Hello, I have a Nissan X-Trail 2.2 Diesel (y 2003). I bought it with 94000 KM. At this moment I have 102000 KM. From the beginning there was black smoke from the exhaust. I thought it's because of bad diesel. Some times there was less smoke or no smoke at all.

Several days ago a bigger problem appeared. There is a strange sound crrrrrrcrrrr in the turbine when I accelerate and the car is very underpowered. A lot of black smoke from the exhaust. I cannot drive it right now because of this under power.

Any advice? Thank you for your help.


----------



## pulsar86 (Aug 13, 2009)

Sounds like a bearing in the turbo might be siezing up causing it not to spin as fast as it should be and causing the loss of power. Better get an expert workshop to check it out. The black smoke is usually to do with poor combustion I think [ the two problems are most likely related].


----------



## csamoila (Nov 29, 2009)

Hello,

Thank you for your answer. I was with my Nissan in the official service center.

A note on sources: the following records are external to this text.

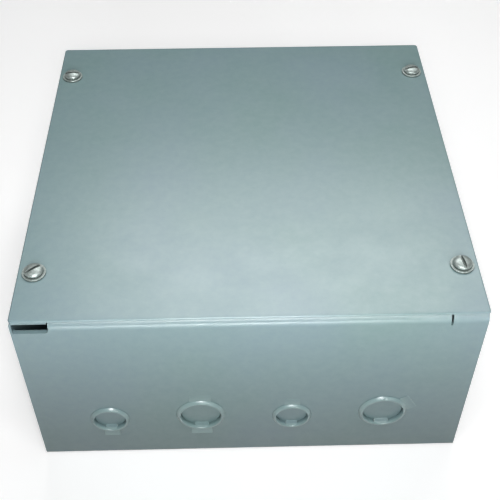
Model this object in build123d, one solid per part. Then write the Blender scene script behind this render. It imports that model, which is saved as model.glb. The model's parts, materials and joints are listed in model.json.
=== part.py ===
from build123d import *
import os

# Electrical junction box: a Type 1 pull box of bent sheet steel with a flat screw cover.
# Millimetres.  +Z points out through the cover, -Y is the front wall, and the origin is
# the centre of the back face, which lies against the wall or bench.

# ---- driving dimensions -------------------------------------------------------------
box_size = 304.8            # 12 in, both across (X) and front to rear (Y)
box_height = 152.4          # 6 in, back face to the top of the flanges
sheet = 1.5                 # 16 gauge steel
bend_radius = 3.0           # outside radius of the tight bends
shoulder_radius = 9.0       # outside radius of the front and rear walls' bends under the cover
seam_gap = 0.1              # between sheets that are spot-welded together

flange_depth = 24.0         # rim that the cover rests on, all round
flange_end = 128.2          # the front and rear flanges stop here, either side of centre
tab_depth = 19.0            # the side panels' welded tabs along the back
upright_tab_depth = 26.0    # and behind the front and rear walls
tab_end_relief = 6.0        # upright tabs start this far above the back
corner_cut_depth = 10.5     # corner cuts in the front and rear walls, below the flange top
corner_cut_rounding = 3.0
corner_slit_width = 1.4     # slit beside a closed corner

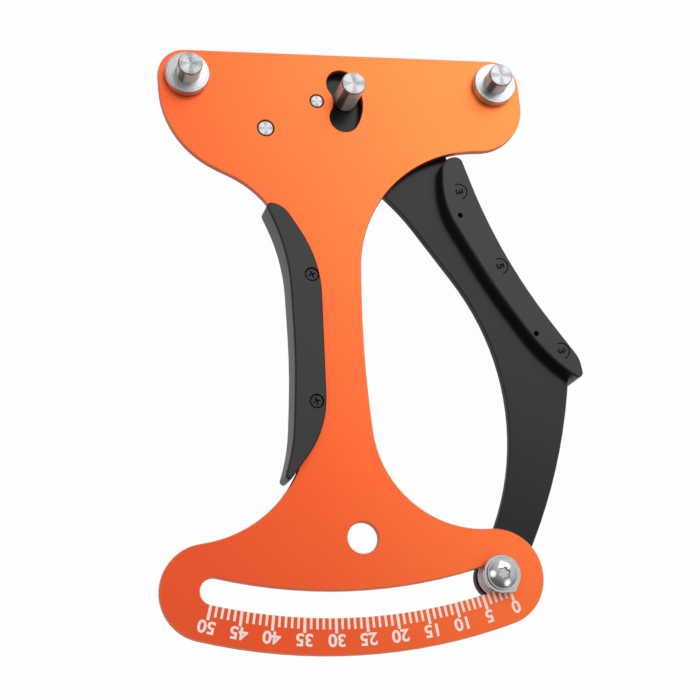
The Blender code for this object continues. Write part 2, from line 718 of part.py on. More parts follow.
def spring_route():
    """Points of the spring's wire: a hook, a straight run, the curls, a run and a hook."""
    span = STUD - ANCHOR
    along = span.normalized()
    across = Vector((-along.y, along.x))
    coil_start = SPRING_COIL_RADIUS + SPRING_HOOK_RUN
    coil_room = span.length - 2 * coil_start
    turns = math.floor(coil_room / SPRING_PITCH) - 0.5
    coil_start = (span.length - turns * SPRING_PITCH) / 2

    def place(distance, sideways, height):
        flat = ANCHOR + along * distance + across * sideways
        return Vector((flat.x, flat.y, SPRING_LEVEL + height))

    steps = SPRING_HOOK_POINTS
    points = []
    for step in range(steps + 1):
        angle = SPRING_HOOK_SWEEP * (1.0 - step / steps)
        points.append(place(
            -SPRING_COIL_RADIUS * math.sin(angle), -SPRING_COIL_RADIUS * math.cos(angle), 0.0))
    coil_points = round(turns * SPRING_POINTS_PER_CURL)
    for step in range(coil_points + 1):
        share = step / coil_points
        angle = math.tau * turns * share
        points.append(place(
            coil_start + turns * SPRING_PITCH * share,
            -SPRING_COIL_RADIUS * math.cos(angle),
            SPRING_COIL_RADIUS * math.sin(angle),
        ))
    for step in range(steps + 1):
        angle = SPRING_HOOK_SWEEP * step / steps
        points.append(place(
            span.length + SPRING_COIL_RADIUS * math.sin(angle),
            SPRING_COIL_RADIUS * math.cos(angle),
            0.0,
        ))
    return points


def least_gap(points, radius):
    """Least gap between stretches of a wire that are not next to each other."""
    window = SPRING_POINTS_PER_CURL // 2
    least = math.inf
    for first in range(len(points)):
        for second in range(first + window, len(points)):
            least = min(least, (points[first] - points[second]).length)
    return least - 2 * radius


def make_spring(assembly, material):
    """The extension spring that brings the lever back, as one unbroken wire."""
    points = spring_route()
    curve = bpy.data.curves.new("return_spring", "CURVE")
    curve.dimensions = "3D"
    curve.bevel_depth = SPRING_WIRE_RADIUS
    curve.bevel_resolution = 1
    curve.use_fill_caps = True
    spline = curve.splines.new("POLY")
    spline.points.add(len(points) - 1)
    for point, place in zip(spline.points, points):
        point.co = (*place, 1.0)
    item = bpy.data.objects.new("return_spring", curve)
    print("least gap of return_spring to itself in metres:", least_gap(points, SPRING_WIRE_RADIUS))
    return assembly.add(item, material)


def make_left_grip(assembly, material):
    """One-piece grip that holds the plate's left waist edge between its two cheeks."""
    front = LEFT_GRIP_FRONT
    back = PLATE_BACK - LEFT_GRIP_BACK
    grip = flat_mesh("left_grip", [left_grip_outline()], front, back, GRIP_ROUNDING, 1)
    assembly.add(grip, material)
    slot = flat_mesh(
        "left_grip_slot", [plate_outline()], CLEARANCE, PLATE_BACK - CLEARANCE, grow=CLEARANCE)
    cut(assembly, grip, slot)
    head_seat = front - GRIP_SCREW_RECESS - GRIP_SCREW_HEAD_HEIGHT - CLEARANCE
    for number, (along, across) in enumerate(LEFT_GRIP_SCREW_SHARES):
        place = left_grip_place(along, across)
        drill(assembly, grip, f"left_grip_seat_{number}", place,
              GRIP_SCREW_HEAD_RADIUS + CLEARANCE, front + CUT_OVERRUN, head_seat)
        drill(assembly, grip, f"left_grip_bore_{number}", place,
              GRIP_SCREW_RADIUS + CLEARANCE, front, back - CUT_OVERRUN)
    return grip


def make_right_grip(assembly, material):
    """One-piece grip that holds the lever's outer edge between its two cheeks."""
    front = ARM_FRONT + RIGHT_GRIP_FRONT
    back = ARM_BACK - RIGHT_GRIP_BACK
    grip = flat_mesh("right_grip", [right_grip_outline()], front, back, GRIP_ROUNDING, 1)
    assembly.add(grip, material, on_lever=True)
    slot = flat_mesh(
        "right_grip_slot", [arm_outline()], ARM_FRONT + CLEARANCE, ARM_BACK - CLEARANCE,
        grow=CLEARANCE)
    cut(assembly, grip, slot)
    head_seat = back + GRIP_SCREW_RECESS + GRIP_SCREW_HEAD_HEIGHT + CLEARANCE
    for number, (along, across) in enumerate(RIGHT_GRIP_SCREW_SHARES):
        place = right_grip_place(along, across)
        drill(assembly, grip, f"right_grip_seat_{number}", place,
              GRIP_SCREW_HEAD_RADIUS + CLEARANCE, head_seat, back - CUT_OVERRUN)
        drill(assembly, grip, f"right_grip_bore_{number}", place,
              RIGHT_GRIP_PILOT_RADIUS, front + CUT_OVERRUN, back)
    return grip


def make_left_grip_screw(assembly, material, name, shares):
    """A screw from the front through the left grip and the plate."""
    head_top = LEFT_GRIP_FRONT - GRIP_SCREW_RECESS
    under_head = head_top - GRIP_SCREW_HEAD_HEIGHT
    tip = PLATE_BACK - LEFT_GRIP_BACK + GRIP_SCREW_TIP_GAP
    profile = [
        (0.0, head_top),
        (GRIP_SCREW_HEAD_RADIUS - EDGE_BREAK, head_top),
        (GRIP_SCREW_HEAD_RADIUS, head_top - EDGE_BREAK),
        (GRIP_SCREW_HEAD_RADIUS, under_head),
        (GRIP_SCREW_RADIUS, under_head),
        (GRIP_SCREW_RADIUS, tip),
        (0.0, tip),
    ]
    screw = turned(name, profile, left_grip_place(*shares), TURN_STEPS // 2)
    return assembly.add(screw, material)


def make_right_grip_screw(assembly, material, name, shares):
    """A screw from behind through the right grip and the lever."""
    head_back = ARM_BACK - RIGHT_GRIP_BACK + GRIP_SCREW_RECESS
    under_head = head_back + GRIP_SCREW_HEAD_HEIGHT
    tip = ARM_FRONT + RIGHT_GRIP_FRONT - GRIP_SCREW_TIP_GAP
    profile = [
        (0.0, tip),
        (GRIP_SCREW_RADIUS, tip),
        (GRIP_SCREW_RADIUS, under_head),
        (GRIP_SCREW_HEAD_RADIUS, under_head),
        (GRIP_SCREW_HEAD_RADIUS, head_back + EDGE_BREAK),
        (GRIP_SCREW_HEAD_RADIUS - EDGE_BREAK, head_back),
        (0.0, head_back),
    ]
    screw = turned(name, profile, right_grip_place(*shares), TURN_STEPS // 2)
    return assembly.add(screw, material, on_lever=True)


def pointer_outline():
    """Washer outline that runs out tangentially to a small round tip."""
    lean = math.radians(270.0) + POINTER_TIP_LEAN
    reach = POINTER_TIP_REACH - POINTER_TIP_RADIUS
    tip = POINTER_AXIS + Vector((math.cos(lean), math.sin(lean))) * reach
    spread = math.acos((POINTER_RADIUS - POINTER_TIP_RADIUS) / reach)
    outline = arc(tip, POINTER_TIP_RADIUS, lean - spread, lean + spread)
    outline += arc(POINTER_AXIS, POINTER_RADIUS, lean + spread, lean - spread + math.tau)
    return outline


def make_pointer(assembly, material):
    """The washer with a tip that reads the scale."""
    hole = circle(POINTER_AXIS, POINTER_HOLE_RADIUS)
    top = POINTER_LIFT + POINTER_THICKNESS
    pointer = flat_curve("pointer", [pointer_outline(), hole], top, POINTER_LIFT)
    return assembly.add(pointer, material, on_lever=True)


def make_pointer_bushing(assembly, material):
    """Sleeve that runs in the scale slot and carries the pointer above the plate."""
    radius = SCALE_SLOT_WIDTH / 2 - CLEARANCE
    top = POINTER_LIFT - CLEARANCE
    bottom = PLATE_BACK
    profile = [
        (POINTER_HOLE_RADIUS, top),
        (radius, top),
        (radius, bottom),
        (POINTER_HOLE_RADIUS, bottom),
    ]
    return assembly.add(turned("pointer_bushing", profile, POINTER_AXIS), material, on_lever=True)


def make_pointer_spacer(assembly, material):
    """Washer between the plate's back and the lever."""
    top = PLATE_BACK - CLEARANCE
    bottom = ARM_FRONT + CLEARANCE
    profile = [
        (POINTER_HOLE_RADIUS, top),
        (SPACER_RADIUS, top),
        (SPACER_RADIUS, bottom),
        (POINTER_HOLE_RADIUS, bottom),
    ]
    return assembly.add(turned("pointer_spacer", profile, POINTER_AXIS), material, on_lever=True)


def make_pointer_screw(assembly, material):
    """Round-headed screw with a lobed recess that clamps the pointer to the lever."""
    under_head = POINTER_LIFT + POINTER_THICKNESS + CLEARANCE
    head_top = under_head + POINTER_HEAD_HEIGHT
    tip = ARM_BACK - CLEARANCE - NUT_THICKNESS - SCREW_TIP_LENGTH
    rim = under_head + POINTER_HEAD_RIM
    dome_height = head_top - rim
    profile = []
    for step in range(POINTER_DOME_STEPS + 1):
        angle = math.radians(90.0) * step / POINTER_DOME_STEPS
        profile.append((POINTER_HEAD_RADIUS * math.sin(angle), rim + dome_height * math.cos(angle)))
    profile += [
        (POINTER_HEAD_RADIUS, under_head),
        (POINTER_SCREW_RADIUS, under_head),
        (POINTER_SCREW_RADIUS, tip),
        (0.0, tip),
    ]
    screw = turned("pointer_screw", profile, POINTER_AXIS)
    assembly.add(screw, material, on_lever=True)
    recess = []
    for step in range(POINTER_RECESS_STEPS):
        angle = math.tau * step / POINTER_RECESS_STEPS
        radius = POINTER_RECESS_RADIUS + POINTER_RECESS_WAVE * math.cos(POINTER_RECESS_LOBES * angle)
        recess.append(POINTER_AXIS + Vector((math.cos(angle), math.sin(angle))) * radius)
    cutter = flat_mesh(
        "pointer_recess", [recess], head_top + CUT_OVERRUN, head_top - POINTER_RECESS_DEPTH)
    cut(assembly, screw, cutter)
    return screw


def make_pointer_nut(assembly, material):
    """Hexagon nut behind the lever."""
    top = ARM_BACK - CLEARANCE
    angles = [math.tau * side / NUT_SIDES for side in range(NUT_SIDES)]
    outline = [POINTER_AXIS + Vector((math.cos(a), math.sin(a))) * NUT_RADIUS for a in angles]
    hole = circle(POINTER_AXIS, POINTER_SCREW_RADIUS + CLEARANCE)
    nut = flat_curve("pointer_nut", [outline, hole], top, top - NUT_THICKNESS)
    return assembly.add(nut, material, on_lever=True)


def set_on_floor(assembly):
    """Move the root so that the tool stands on the floor, centred over the origin."""
    bpy.context.view_layer.update()
    graph = bpy.context.evaluated_depsgraph_get()
    low = Vector((math.inf, math.inf, math.inf))
    high = -low
    for item in assembly.parts.objects:
        if item.type == "EMPTY":
            continue
        evaluated = item.evaluated_get(graph)
        mesh = evaluated.to_mesh()
        for vertex in mesh.vertices:
            place = item.matrix_world @ vertex.co
            low = Vector(map(min, low, place))
            high = Vector(map(max, high, place))
        evaluated.to_mesh_clear()
    middle = (low + high) / 2
    assembly.root.location = (-middle.x, -middle.y, -low.z)
    bpy.context.view_layer.update()
    print("pivot axis in metres:", tuple(round(value, 6) for value in assembly.root.location))


def smooth_shading(assembly):
    """Shade round faces smooth and keep true edges sharp."""
    for item in assembly.parts.objects:
        if item.type == "MESH":
            item.data.shade_smooth()
            item.data.set_sharp_from_angle(angle=math.radians(35.0))


def main():
    """Make every piece and set the tool on the floor."""
    clear_scene()
    assembly = Assembly()
    orange = make_material("orange_anodised", (0.90, 0.20, 0.045), 0.42, 0.35)
    turned_steel = make_material("turned_steel", (0.82, 0.82, 0.82), 0.22, 1.0)
    plated_steel = make_material("plated_steel", (0.62, 0.62, 0.60), 0.30, 1.0)
    black_coat = make_material("black_coat", (0.045, 0.045, 0.047), 0.48, 0.0)
    black_plastic = make_material("black_plastic", (0.040, 0.040, 0.041), 0.58, 0.0)
    black_screw = make_material("black_screw", (0.020, 0.020, 0.022), 0.35, 0.6)
    bronze = make_material("bronze", (0.55, 0.36, 0.16), 0.40, 1.0)

    make_plate(assembly, orange)
    make_fixed_post(assembly, turned_steel, "fixed_post_left", POST_LEFT)
    make_fixed_post(assembly, turned_steel, "fixed_post_right", POST_RIGHT)
    make_post_screw(assembly, plated_steel, "fixed_post_screw_left", POST_LEFT, PLATE_BACK)
    make_post_screw(assembly, plated_steel, "fixed_post_screw_right", POST_RIGHT, PLATE_BACK)
    make_left_grip(assembly, black_plastic)
    for end, shares in zip(("upper", "lower"), LEFT_GRIP_SCREW_SHARES):
        make_left_grip_screw(assembly, black_screw, f"left_grip_screw_{end}", shares)
    make_pivot_pin(assembly, turned_steel)
    make_spring_anchor(assembly, turned_steel)
    make_spring(assembly, plated_steel)

    make_arm(assembly, black_coat)
    make_middle_post(assembly, turned_steel)
    make_post_screw(assembly, plated_steel, "moving_post_screw", MIDDLE_POST, ARM_BACK, on_lever=True)
    make_pivot_bushing(assembly, bronze)
    make_pivot_washer(assembly, plated_steel)
    make_spring_stud(assembly, turned_steel)
    make_right_grip(assembly, black_plastic)
    for end, shares in zip(("upper", "lower"), RIGHT_GRIP_SCREW_SHARES):
        make_right_grip_screw(assembly, black_screw, f"right_grip_screw_{end}", shares)
    make_pointer_spacer(assembly, plated_steel)
    make_pointer_bushing(assembly, plated_steel)
    make_pointer(assembly, plated_steel)
    make_pointer_screw(assembly, plated_steel)
    make_pointer_nut(assembly, plated_steel)

    smooth_shading(assembly)
    set_on_floor(assembly)


main()
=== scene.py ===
"""Looks of a spoke tension meter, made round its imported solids.

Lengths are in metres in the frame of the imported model: +Z points out of the printed face
and -Y from the lever's pivot to the scale. Round pieces are profiles carried about an
axis, the right grip is a pierced block, the print is flat slabs on the plate, and the
plate, the arm and the left grip are merged copies of their solids.
"""

import json
import logging
import math
from dataclasses import dataclass, field
from enum import Enum
from typing import Callable, Sequence, Union

import bmesh
import bpy
import numpy as np
from mathutils import Matrix, Vector


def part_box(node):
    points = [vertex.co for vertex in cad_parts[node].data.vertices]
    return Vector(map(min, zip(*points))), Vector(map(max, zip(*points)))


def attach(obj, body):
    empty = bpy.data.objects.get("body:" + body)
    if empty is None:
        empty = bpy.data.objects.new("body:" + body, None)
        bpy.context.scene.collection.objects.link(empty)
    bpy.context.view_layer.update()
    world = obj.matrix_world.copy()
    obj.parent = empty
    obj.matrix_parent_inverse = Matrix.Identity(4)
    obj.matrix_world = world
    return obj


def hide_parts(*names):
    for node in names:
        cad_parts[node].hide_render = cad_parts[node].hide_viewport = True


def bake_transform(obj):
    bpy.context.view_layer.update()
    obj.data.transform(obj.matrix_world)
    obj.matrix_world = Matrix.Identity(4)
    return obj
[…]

Here is what they found out. ECM didn't work correctly, it showed 1,20 instead of 1 even without pushing the accelerator. So it didn't work correctly for a long period of time. I had black smoke before but didn't pay attention. Even there was a little bit of loose of power. Because I didn't change the ECM 5 months ago when smbdy adviced me to check it, now the Intercooler, Ehaust system .. were very dirty. So i have arrived in the point that the car doesn't have the possibility to work properly.

They found out this when they changed the ECM and the problem persisted. They took off the turbo, exhaust system ... and cleaned everything. Thx God all these systems are in perfect condition .

So changing the ECM, cleaning everything, did the thing. My car is like new now and it's the first time I see its full power, wrooooom wroooom wrooooooom . And no more black smoke like before the incident.

Very Happy that didn't need to buy another turbo or other pricy things.


----------



## mgfiest (Sep 13, 2009)

well done.. another happy xey owner....


----------